_Goal_. Restate the entries word for word, omitting nothing.

_Exercise data_.
★ ★ ★ ★ ★ ★ ★

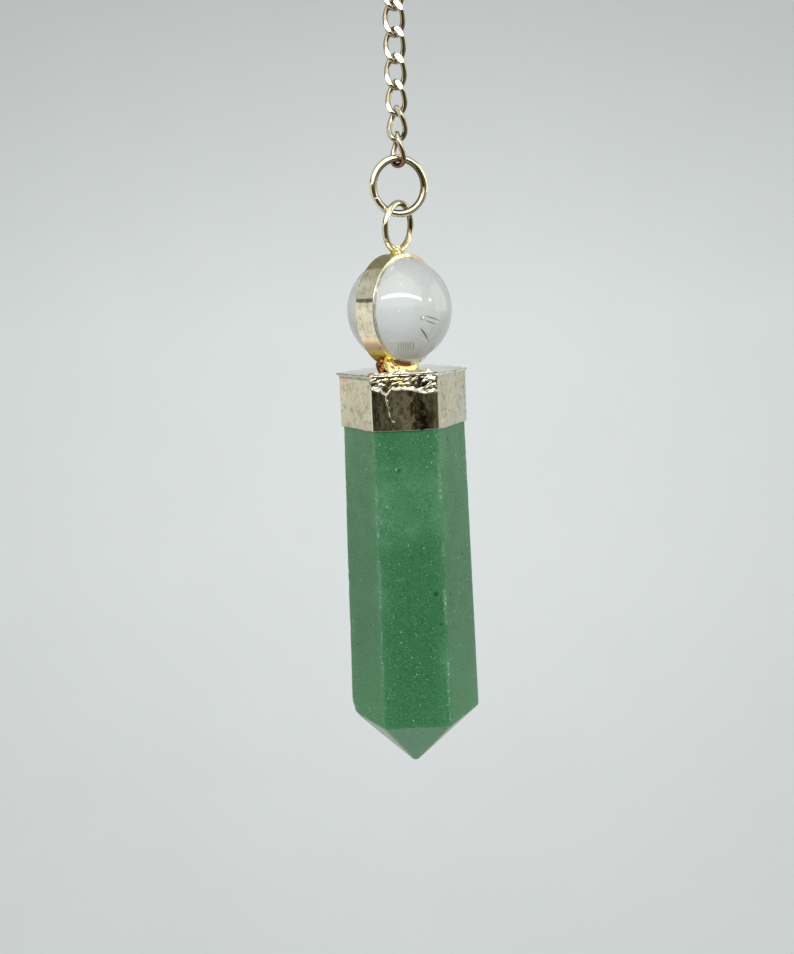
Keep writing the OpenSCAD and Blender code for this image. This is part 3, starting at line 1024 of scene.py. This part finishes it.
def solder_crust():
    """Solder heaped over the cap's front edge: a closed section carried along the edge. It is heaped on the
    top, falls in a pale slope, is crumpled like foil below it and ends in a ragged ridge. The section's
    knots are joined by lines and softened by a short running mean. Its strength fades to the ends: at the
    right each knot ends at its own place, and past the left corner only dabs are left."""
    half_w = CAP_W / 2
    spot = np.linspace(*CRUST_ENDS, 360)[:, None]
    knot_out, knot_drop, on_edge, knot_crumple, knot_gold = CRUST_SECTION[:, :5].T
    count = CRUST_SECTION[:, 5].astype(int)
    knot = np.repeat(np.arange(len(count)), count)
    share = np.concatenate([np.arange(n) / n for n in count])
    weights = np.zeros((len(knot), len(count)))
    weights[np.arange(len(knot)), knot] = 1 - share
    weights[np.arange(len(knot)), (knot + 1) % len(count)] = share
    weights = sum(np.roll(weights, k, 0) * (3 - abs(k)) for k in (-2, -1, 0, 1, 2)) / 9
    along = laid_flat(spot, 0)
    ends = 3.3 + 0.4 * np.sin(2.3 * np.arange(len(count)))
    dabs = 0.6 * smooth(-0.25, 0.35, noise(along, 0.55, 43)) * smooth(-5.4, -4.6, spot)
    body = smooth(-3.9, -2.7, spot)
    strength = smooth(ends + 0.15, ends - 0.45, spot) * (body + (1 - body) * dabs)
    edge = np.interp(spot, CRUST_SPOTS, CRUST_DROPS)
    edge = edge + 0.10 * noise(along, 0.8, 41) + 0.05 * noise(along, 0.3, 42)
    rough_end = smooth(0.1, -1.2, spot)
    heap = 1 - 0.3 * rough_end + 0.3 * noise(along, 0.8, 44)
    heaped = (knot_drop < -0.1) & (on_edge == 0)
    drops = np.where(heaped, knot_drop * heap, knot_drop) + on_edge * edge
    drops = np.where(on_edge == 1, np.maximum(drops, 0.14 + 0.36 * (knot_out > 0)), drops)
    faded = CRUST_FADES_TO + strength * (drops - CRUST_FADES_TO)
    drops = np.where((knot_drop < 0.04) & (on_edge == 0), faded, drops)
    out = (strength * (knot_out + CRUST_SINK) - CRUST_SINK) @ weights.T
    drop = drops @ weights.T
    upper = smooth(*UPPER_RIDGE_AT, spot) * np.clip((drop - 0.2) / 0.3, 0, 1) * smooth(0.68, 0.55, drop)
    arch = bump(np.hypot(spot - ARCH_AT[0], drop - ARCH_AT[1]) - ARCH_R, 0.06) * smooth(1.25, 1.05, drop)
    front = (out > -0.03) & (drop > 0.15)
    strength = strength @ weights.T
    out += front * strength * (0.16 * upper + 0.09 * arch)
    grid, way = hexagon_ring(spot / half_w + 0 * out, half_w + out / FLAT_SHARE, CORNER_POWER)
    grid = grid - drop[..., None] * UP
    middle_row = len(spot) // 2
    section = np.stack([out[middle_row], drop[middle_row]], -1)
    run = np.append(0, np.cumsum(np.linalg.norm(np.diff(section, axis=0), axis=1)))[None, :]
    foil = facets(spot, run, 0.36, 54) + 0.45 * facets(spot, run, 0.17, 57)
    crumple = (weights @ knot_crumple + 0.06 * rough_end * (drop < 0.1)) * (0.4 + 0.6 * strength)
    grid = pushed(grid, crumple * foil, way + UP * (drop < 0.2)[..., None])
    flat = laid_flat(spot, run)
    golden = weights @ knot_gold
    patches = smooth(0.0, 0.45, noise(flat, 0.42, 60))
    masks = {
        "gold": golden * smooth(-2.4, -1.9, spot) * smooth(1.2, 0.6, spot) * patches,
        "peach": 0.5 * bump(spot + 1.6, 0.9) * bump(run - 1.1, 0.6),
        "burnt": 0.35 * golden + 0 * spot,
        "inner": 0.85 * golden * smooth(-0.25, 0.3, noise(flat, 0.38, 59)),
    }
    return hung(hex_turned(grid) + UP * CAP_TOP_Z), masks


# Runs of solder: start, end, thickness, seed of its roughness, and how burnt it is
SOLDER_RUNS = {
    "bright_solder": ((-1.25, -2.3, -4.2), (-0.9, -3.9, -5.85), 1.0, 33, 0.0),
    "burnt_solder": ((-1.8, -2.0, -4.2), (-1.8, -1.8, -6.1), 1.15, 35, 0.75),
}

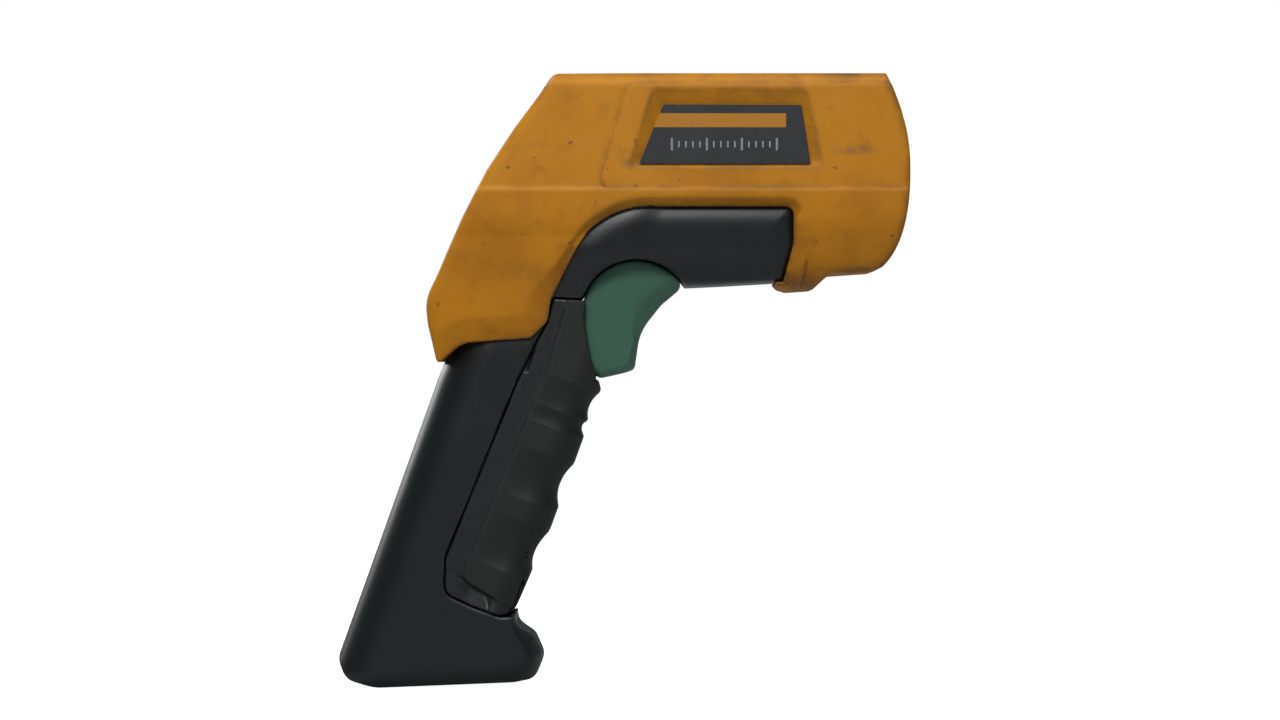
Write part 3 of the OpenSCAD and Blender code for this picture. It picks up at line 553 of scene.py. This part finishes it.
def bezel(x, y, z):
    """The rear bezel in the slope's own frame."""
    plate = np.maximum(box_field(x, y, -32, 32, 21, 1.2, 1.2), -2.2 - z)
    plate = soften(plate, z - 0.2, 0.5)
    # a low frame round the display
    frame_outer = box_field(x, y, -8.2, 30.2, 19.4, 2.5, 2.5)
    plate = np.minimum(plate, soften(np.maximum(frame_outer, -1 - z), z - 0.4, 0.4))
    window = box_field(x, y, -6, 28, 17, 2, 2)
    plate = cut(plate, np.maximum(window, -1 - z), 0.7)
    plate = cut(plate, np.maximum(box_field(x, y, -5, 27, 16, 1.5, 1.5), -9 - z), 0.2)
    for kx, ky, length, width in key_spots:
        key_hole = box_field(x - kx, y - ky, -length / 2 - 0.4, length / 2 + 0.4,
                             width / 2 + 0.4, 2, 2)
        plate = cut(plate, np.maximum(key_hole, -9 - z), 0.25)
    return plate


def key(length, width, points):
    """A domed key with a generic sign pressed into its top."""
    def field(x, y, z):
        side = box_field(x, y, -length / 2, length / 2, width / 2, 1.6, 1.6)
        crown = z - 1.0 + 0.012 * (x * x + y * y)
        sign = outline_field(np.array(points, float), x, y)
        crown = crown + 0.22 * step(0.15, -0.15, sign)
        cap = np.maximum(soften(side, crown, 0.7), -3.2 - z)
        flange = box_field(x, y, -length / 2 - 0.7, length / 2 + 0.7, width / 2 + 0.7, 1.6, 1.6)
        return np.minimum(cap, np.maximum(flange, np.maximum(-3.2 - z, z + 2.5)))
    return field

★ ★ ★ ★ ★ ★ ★

_The completed task_.
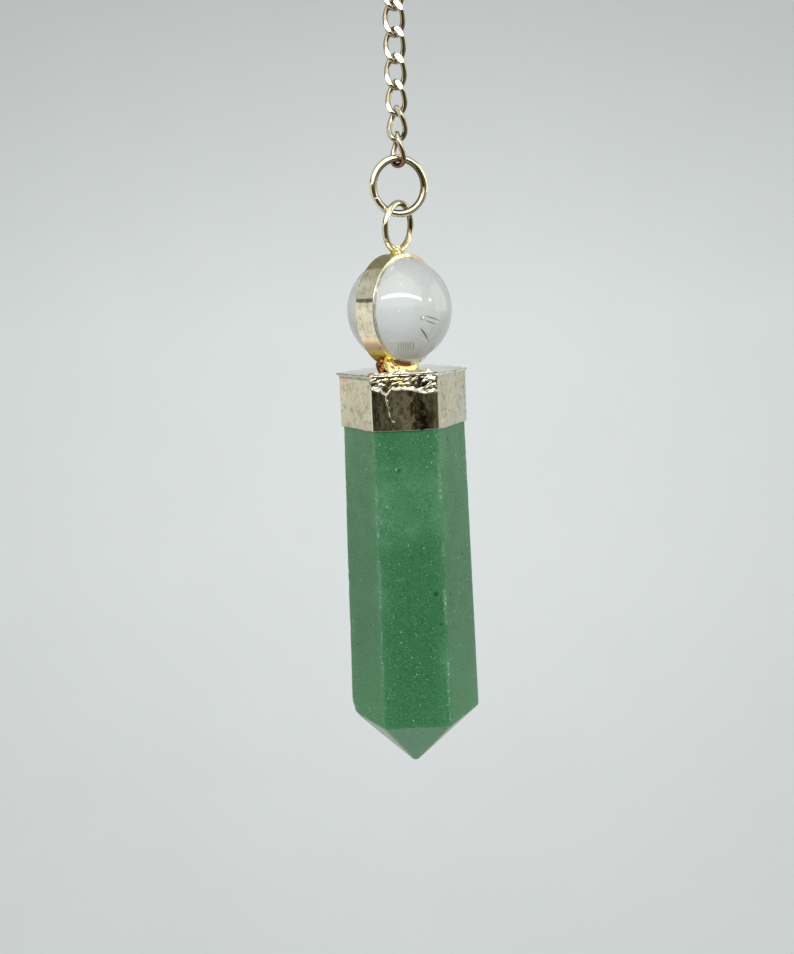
Keep writing the OpenSCAD and Blender code for this image. This is part 3, starting at line 1024 of scene.py. This part finishes it.
def solder_crust():
    """Solder heaped over the cap's front edge: a closed section carried along the edge. It is heaped on the
    top, falls in a pale slope, is crumpled like foil below it and ends in a ragged ridge. The section's
    knots are joined by lines and softened by a short running mean. Its strength fades to the ends: at the
    right each knot ends at its own place, and past the left corner only dabs are left."""
    half_w = CAP_W / 2
    spot = np.linspace(*CRUST_ENDS, 360)[:, None]
    knot_out, knot_drop, on_edge, knot_crumple, knot_gold = CRUST_SECTION[:, :5].T
    count = CRUST_SECTION[:, 5].astype(int)
    knot = np.repeat(np.arange(len(count)), count)
    share = np.concatenate([np.arange(n) / n for n in count])
    weights = np.zeros((len(knot), len(count)))
    weights[np.arange(len(knot)), knot] = 1 - share
    weights[np.arange(len(knot)), (knot + 1) % len(count)] = share
    weights = sum(np.roll(weights, k, 0) * (3 - abs(k)) for k in (-2, -1, 0, 1, 2)) / 9
    along = laid_flat(spot, 0)
    ends = 3.3 + 0.4 * np.sin(2.3 * np.arange(len(count)))
    dabs = 0.6 * smooth(-0.25, 0.35, noise(along, 0.55, 43)) * smooth(-5.4, -4.6, spot)
    body = smooth(-3.9, -2.7, spot)
    strength = smooth(ends + 0.15, ends - 0.45, spot) * (body + (1 - body) * dabs)
    edge = np.interp(spot, CRUST_SPOTS, CRUST_DROPS)
    edge = edge + 0.10 * noise(along, 0.8, 41) + 0.05 * noise(along, 0.3, 42)
    rough_end = smooth(0.1, -1.2, spot)
    heap = 1 - 0.3 * rough_end + 0.3 * noise(along, 0.8, 44)
    heaped = (knot_drop < -0.1) & (on_edge == 0)
    drops = np.where(heaped, knot_drop * heap, knot_drop) + on_edge * edge
    drops = np.where(on_edge == 1, np.maximum(drops, 0.14 + 0.36 * (knot_out > 0)), drops)
    faded = CRUST_FADES_TO + strength * (drops - CRUST_FADES_TO)
    drops = np.where((knot_drop < 0.04) & (on_edge == 0), faded, drops)
    out = (strength * (knot_out + CRUST_SINK) - CRUST_SINK) @ weights.T
    drop = drops @ weights.T
    upper = smooth(*UPPER_RIDGE_AT, spot) * np.clip((drop - 0.2) / 0.3, 0, 1) * smooth(0.68, 0.55, drop)
    arch = bump(np.hypot(spot - ARCH_AT[0], drop - ARCH_AT[1]) - ARCH_R, 0.06) * smooth(1.25, 1.05, drop)
    front = (out > -0.03) & (drop > 0.15)
    strength = strength @ weights.T
    out += front * strength * (0.16 * upper + 0.09 * arch)
    grid, way = hexagon_ring(spot / half_w + 0 * out, half_w + out / FLAT_SHARE, CORNER_POWER)
    grid = grid - drop[..., None] * UP
    middle_row = len(spot) // 2
    section = np.stack([out[middle_row], drop[middle_row]], -1)
    run = np.append(0, np.cumsum(np.linalg.norm(np.diff(section, axis=0), axis=1)))[None, :]
    foil = facets(spot, run, 0.36, 54) + 0.45 * facets(spot, run, 0.17, 57)
    crumple = (weights @ knot_crumple + 0.06 * rough_end * (drop < 0.1)) * (0.4 + 0.6 * strength)
    grid = pushed(grid, crumple * foil, way + UP * (drop < 0.2)[..., None])
    flat = laid_flat(spot, run)
    golden = weights @ knot_gold
    patches = smooth(0.0, 0.45, noise(flat, 0.42, 60))
    masks = {
        "gold": golden * smooth(-2.4, -1.9, spot) * smooth(1.2, 0.6, spot) * patches,
        "peach": 0.5 * bump(spot + 1.6, 0.9) * bump(run - 1.1, 0.6),
        "burnt": 0.35 * golden + 0 * spot,
        "inner": 0.85 * golden * smooth(-0.25, 0.3, noise(flat, 0.38, 59)),
    }
    return hung(hex_turned(grid) + UP * CAP_TOP_Z), masks


# Runs of solder: start, end, thickness, seed of its roughness, and how burnt it is
SOLDER_RUNS = {
    "bright_solder": ((-1.25, -2.3, -4.2), (-0.9, -3.9, -5.85), 1.0, 33, 0.0),
    "burnt_solder": ((-1.8, -2.0, -4.2), (-1.8, -1.8, -6.1), 1.15, 35, 0.75),
}

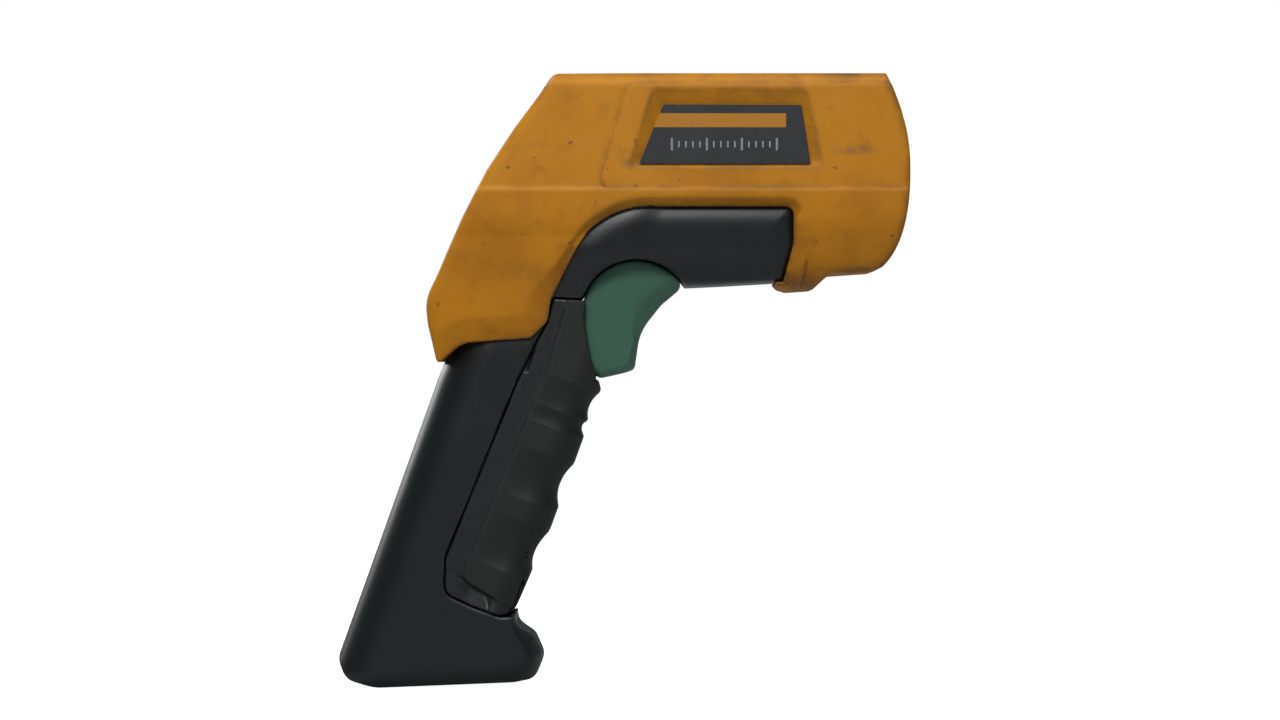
Write part 3 of the OpenSCAD and Blender code for this picture. It picks up at line 553 of scene.py. This part finishes it.
def bezel(x, y, z):
    """The rear bezel in the slope's own frame."""
    plate = np.maximum(box_field(x, y, -32, 32, 21, 1.2, 1.2), -2.2 - z)
    plate = soften(plate, z - 0.2, 0.5)
    # a low frame round the display
    frame_outer = box_field(x, y, -8.2, 30.2, 19.4, 2.5, 2.5)
    plate = np.minimum(plate, soften(np.maximum(frame_outer, -1 - z), z - 0.4, 0.4))
    window = box_field(x, y, -6, 28, 17, 2, 2)
    plate = cut(plate, np.maximum(window, -1 - z), 0.7)
    plate = cut(plate, np.maximum(box_field(x, y, -5, 27, 16, 1.5, 1.5), -9 - z), 0.2)
    for kx, ky, length, width in key_spots:
        key_hole = box_field(x - kx, y - ky, -length / 2 - 0.4, length / 2 + 0.4,
                             width / 2 + 0.4, 2, 2)
        plate = cut(plate, np.maximum(key_hole, -9 - z), 0.25)
    return plate


def key(length, width, points):
    """A domed key with a generic sign pressed into its top."""
    def field(x, y, z):
        side = box_field(x, y, -length / 2, length / 2, width / 2, 1.6, 1.6)
        crown = z - 1.0 + 0.012 * (x * x + y * y)
        sign = outline_field(np.array(points, float), x, y)
        crown = crown + 0.22 * step(0.15, -0.15, sign)
        cap = np.maximum(soften(side, crown, 0.7), -3.2 - z)
        flange = box_field(x, y, -length / 2 - 0.7, length / 2 + 0.7, width / 2 + 0.7, 1.6, 1.6)
        return np.minimum(cap, np.maximum(flange, np.maximum(-3.2 - z, z + 2.5)))
    return field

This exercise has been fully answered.